» **Stated problem**: Everything in the listing below from the line containing "verts = [skin.verts.new(point)" through the line containing "point = shown.matrix_world" should be repeated exactly; leave out every other line.
═════ Data provided ═════
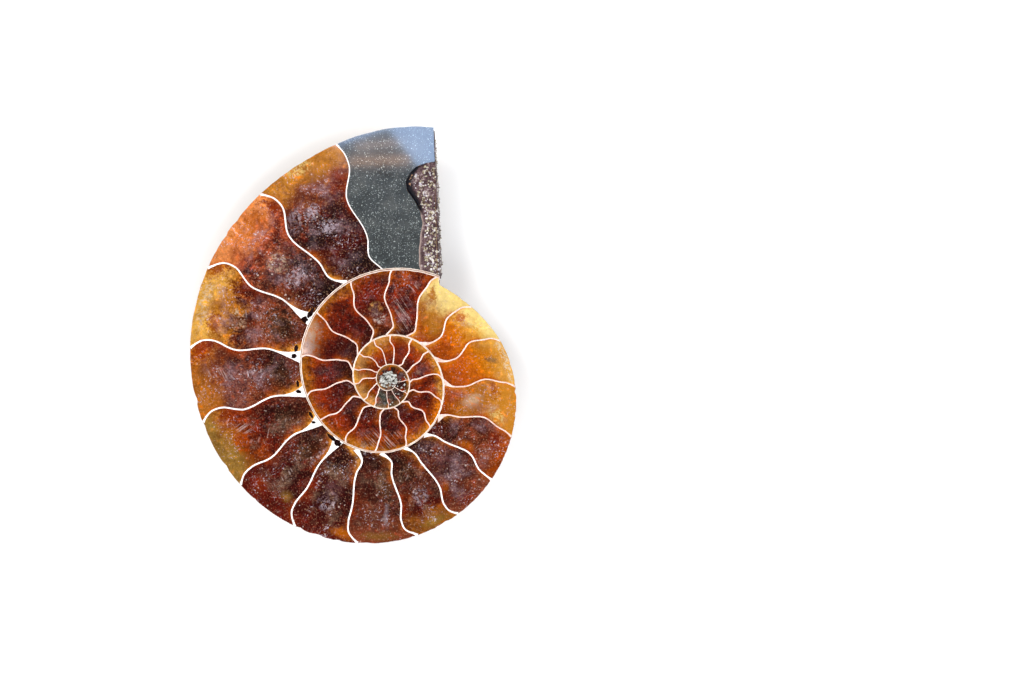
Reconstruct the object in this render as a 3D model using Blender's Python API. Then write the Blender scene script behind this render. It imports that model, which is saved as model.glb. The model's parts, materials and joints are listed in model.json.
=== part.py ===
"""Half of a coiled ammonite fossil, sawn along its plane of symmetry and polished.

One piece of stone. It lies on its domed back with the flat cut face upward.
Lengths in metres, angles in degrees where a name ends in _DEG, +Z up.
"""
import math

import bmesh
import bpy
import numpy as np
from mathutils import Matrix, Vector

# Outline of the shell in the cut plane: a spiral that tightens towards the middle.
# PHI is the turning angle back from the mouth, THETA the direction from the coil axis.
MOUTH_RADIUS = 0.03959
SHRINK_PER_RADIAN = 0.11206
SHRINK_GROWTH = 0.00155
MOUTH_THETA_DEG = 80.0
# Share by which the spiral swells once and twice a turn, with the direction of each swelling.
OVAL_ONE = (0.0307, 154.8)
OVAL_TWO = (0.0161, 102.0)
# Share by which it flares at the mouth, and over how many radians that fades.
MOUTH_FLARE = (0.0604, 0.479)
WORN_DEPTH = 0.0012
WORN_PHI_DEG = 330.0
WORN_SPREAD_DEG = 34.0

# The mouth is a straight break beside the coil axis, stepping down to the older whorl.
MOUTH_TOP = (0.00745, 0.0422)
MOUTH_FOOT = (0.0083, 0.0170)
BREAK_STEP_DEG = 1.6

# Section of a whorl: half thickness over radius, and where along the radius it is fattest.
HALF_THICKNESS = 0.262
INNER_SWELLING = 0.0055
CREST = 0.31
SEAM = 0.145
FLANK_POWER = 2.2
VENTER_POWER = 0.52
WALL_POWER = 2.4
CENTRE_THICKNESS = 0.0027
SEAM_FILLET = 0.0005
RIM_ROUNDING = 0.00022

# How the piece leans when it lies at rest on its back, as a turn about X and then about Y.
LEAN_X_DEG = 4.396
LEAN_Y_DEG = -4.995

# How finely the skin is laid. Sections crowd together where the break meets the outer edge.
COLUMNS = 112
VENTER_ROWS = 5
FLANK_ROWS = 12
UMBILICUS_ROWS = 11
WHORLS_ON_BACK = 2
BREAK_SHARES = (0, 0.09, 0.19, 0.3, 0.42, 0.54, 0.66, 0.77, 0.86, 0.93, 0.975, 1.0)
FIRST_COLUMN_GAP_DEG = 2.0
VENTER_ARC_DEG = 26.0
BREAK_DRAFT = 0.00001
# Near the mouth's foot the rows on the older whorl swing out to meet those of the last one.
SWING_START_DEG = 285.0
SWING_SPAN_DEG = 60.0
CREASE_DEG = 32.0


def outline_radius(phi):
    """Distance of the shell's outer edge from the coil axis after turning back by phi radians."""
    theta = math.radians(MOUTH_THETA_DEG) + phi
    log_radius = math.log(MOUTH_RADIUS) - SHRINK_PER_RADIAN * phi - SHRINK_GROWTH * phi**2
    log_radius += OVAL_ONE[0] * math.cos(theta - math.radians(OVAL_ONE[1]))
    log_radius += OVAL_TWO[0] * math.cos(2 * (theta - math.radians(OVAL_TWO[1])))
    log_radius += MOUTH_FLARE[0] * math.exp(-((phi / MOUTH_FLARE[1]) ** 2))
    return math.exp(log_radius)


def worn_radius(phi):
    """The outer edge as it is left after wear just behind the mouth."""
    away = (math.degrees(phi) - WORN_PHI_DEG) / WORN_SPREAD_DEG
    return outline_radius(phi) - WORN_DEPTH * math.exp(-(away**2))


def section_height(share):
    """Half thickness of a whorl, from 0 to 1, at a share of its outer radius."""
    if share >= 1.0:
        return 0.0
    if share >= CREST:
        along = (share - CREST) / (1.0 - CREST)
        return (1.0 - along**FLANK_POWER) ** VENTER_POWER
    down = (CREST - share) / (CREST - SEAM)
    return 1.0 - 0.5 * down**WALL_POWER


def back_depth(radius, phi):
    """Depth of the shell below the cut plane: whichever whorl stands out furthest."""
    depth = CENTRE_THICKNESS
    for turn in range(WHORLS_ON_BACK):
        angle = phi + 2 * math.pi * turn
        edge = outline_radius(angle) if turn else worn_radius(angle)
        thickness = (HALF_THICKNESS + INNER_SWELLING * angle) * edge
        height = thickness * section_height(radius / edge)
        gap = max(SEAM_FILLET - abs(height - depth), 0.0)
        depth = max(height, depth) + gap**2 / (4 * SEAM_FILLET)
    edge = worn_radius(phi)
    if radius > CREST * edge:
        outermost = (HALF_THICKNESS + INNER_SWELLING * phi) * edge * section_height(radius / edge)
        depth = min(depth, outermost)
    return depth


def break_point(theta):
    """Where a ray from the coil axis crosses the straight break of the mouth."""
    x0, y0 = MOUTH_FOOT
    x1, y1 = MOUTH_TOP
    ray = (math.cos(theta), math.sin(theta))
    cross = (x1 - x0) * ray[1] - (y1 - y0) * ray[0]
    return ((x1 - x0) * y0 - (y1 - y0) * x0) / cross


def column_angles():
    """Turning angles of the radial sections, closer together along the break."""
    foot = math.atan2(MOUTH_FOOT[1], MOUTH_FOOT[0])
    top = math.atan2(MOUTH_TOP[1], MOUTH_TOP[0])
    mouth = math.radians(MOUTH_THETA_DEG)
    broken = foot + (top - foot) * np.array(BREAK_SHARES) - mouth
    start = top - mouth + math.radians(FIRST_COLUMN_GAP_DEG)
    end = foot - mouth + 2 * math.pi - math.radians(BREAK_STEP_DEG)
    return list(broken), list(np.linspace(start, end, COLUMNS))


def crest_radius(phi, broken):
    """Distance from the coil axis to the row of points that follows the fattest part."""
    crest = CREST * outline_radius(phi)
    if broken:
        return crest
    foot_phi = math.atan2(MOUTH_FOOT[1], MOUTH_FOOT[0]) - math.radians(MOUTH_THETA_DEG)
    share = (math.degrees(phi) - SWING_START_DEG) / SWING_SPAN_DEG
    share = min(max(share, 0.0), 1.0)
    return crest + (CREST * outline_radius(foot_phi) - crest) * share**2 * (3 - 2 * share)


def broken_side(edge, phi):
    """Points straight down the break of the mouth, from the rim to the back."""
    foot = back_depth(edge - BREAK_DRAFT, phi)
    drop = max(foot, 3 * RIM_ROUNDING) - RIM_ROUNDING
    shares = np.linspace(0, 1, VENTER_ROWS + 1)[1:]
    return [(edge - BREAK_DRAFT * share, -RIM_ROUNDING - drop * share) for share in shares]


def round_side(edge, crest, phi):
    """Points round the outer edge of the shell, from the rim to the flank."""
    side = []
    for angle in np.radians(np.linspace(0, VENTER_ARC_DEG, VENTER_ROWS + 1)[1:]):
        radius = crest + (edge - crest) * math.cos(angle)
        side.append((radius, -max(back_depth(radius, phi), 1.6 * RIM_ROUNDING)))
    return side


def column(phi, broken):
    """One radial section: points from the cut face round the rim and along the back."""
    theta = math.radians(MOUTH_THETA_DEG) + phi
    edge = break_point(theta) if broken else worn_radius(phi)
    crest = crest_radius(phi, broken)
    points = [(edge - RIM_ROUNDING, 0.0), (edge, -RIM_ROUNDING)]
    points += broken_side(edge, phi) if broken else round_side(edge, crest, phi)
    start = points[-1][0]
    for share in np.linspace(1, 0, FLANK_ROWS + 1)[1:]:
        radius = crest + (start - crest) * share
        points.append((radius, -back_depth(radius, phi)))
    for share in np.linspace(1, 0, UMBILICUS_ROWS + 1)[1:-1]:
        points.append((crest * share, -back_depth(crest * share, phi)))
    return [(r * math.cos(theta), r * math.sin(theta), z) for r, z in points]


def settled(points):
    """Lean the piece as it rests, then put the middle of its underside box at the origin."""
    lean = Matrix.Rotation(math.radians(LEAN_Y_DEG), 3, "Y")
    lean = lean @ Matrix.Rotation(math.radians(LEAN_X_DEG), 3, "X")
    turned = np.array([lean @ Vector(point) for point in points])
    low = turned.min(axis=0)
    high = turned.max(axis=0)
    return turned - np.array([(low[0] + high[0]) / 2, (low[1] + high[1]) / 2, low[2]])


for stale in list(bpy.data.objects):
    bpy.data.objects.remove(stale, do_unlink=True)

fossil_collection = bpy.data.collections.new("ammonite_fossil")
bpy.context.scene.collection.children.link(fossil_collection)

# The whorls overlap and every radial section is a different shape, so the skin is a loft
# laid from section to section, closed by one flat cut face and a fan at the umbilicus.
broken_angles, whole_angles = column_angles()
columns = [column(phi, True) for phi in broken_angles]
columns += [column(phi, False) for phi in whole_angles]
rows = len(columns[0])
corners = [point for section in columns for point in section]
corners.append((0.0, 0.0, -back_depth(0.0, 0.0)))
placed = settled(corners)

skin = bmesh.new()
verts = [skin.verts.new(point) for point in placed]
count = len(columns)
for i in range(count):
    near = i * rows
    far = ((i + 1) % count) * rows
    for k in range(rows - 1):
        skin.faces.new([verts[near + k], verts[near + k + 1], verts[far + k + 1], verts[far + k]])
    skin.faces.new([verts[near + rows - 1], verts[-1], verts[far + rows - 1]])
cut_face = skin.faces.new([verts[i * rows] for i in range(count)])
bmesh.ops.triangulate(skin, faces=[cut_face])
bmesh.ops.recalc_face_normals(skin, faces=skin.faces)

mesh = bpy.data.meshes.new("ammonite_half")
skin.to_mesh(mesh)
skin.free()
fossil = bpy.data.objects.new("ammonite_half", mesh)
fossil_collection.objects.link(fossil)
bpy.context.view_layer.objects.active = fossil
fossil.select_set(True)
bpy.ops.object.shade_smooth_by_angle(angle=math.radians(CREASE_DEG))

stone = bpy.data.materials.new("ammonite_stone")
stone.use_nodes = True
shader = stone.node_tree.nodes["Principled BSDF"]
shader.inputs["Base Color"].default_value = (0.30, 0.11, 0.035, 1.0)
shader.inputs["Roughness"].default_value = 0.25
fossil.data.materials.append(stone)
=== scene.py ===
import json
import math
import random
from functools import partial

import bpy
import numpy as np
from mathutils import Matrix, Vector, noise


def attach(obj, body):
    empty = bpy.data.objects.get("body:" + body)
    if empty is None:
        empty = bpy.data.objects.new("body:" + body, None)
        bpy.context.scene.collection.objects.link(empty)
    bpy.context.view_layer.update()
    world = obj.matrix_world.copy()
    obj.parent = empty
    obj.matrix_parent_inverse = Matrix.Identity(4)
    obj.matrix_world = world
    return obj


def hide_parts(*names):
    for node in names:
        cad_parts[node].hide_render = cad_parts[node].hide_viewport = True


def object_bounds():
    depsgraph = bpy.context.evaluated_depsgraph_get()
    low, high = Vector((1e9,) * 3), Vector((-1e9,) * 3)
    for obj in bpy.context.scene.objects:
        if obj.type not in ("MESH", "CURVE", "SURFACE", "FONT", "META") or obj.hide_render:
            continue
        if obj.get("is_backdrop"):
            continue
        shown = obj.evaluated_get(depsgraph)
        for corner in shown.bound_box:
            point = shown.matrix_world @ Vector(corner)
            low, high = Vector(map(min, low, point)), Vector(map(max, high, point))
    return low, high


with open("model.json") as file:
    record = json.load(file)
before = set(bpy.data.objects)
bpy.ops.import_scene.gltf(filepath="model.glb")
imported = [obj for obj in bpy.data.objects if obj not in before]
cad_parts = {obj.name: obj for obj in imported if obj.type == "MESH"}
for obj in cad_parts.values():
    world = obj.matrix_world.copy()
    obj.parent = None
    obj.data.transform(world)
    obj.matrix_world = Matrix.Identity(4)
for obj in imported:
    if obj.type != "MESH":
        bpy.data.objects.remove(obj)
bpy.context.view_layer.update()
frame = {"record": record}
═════
» **The completed task**:
verts = [skin.verts.new(point) for point in placed]
count = len(columns)
for i in range(count):
    near = i * rows
    far = ((i + 1) % count) * rows
    for k in range(rows - 1):
        skin.faces.new([verts[near + k], verts[near + k + 1], verts[far + k + 1], verts[far + k]])
    skin.faces.new([verts[near + rows - 1], verts[-1], verts[far + rows - 1]])
cut_face = skin.faces.new([verts[i * rows] for i in range(count)])
bmesh.ops.triangulate(skin, faces=[cut_face])
bmesh.ops.recalc_face_normals(skin, faces=skin.faces)

mesh = bpy.data.meshes.new("ammonite_half")
skin.to_mesh(mesh)
skin.free()
fossil = bpy.data.objects.new("ammonite_half", mesh)
fossil_collection.objects.link(fossil)
bpy.context.view_layer.objects.active = fossil
fossil.select_set(True)
bpy.ops.object.shade_smooth_by_angle(angle=math.radians(CREASE_DEG))

stone = bpy.data.materials.new("ammonite_stone")
stone.use_nodes = True
shader = stone.node_tree.nodes["Principled BSDF"]
shader.inputs["Base Color"].default_value = (0.30, 0.11, 0.035, 1.0)
shader.inputs["Roughness"].default_value = 0.25
fossil.data.materials.append(stone)
=== scene.py ===
import json
import math
import random
from functools import partial

import bpy
import numpy as np
from mathutils import Matrix, Vector, noise


def attach(obj, body):
    empty = bpy.data.objects.get("body:" + body)
    if empty is None:
        empty = bpy.data.objects.new("body:" + body, None)
        bpy.context.scene.collection.objects.link(empty)
    bpy.context.view_layer.update()
    world = obj.matrix_world.copy()
    obj.parent = empty
    obj.matrix_parent_inverse = Matrix.Identity(4)
    obj.matrix_world = world
    return obj


def hide_parts(*names):
    for node in names:
        cad_parts[node].hide_render = cad_parts[node].hide_viewport = True


def object_bounds():
    depsgraph = bpy.context.evaluated_depsgraph_get()
    low, high = Vector((1e9,) * 3), Vector((-1e9,) * 3)
    for obj in bpy.context.scene.objects:
        if obj.type not in ("MESH", "CURVE", "SURFACE", "FONT", "META") or obj.hide_render:
            continue
        if obj.get("is_backdrop"):
            continue
        shown = obj.evaluated_get(depsgraph)
        for corner in shown.bound_box:
            point = shown.matrix_world @ Vector(corner)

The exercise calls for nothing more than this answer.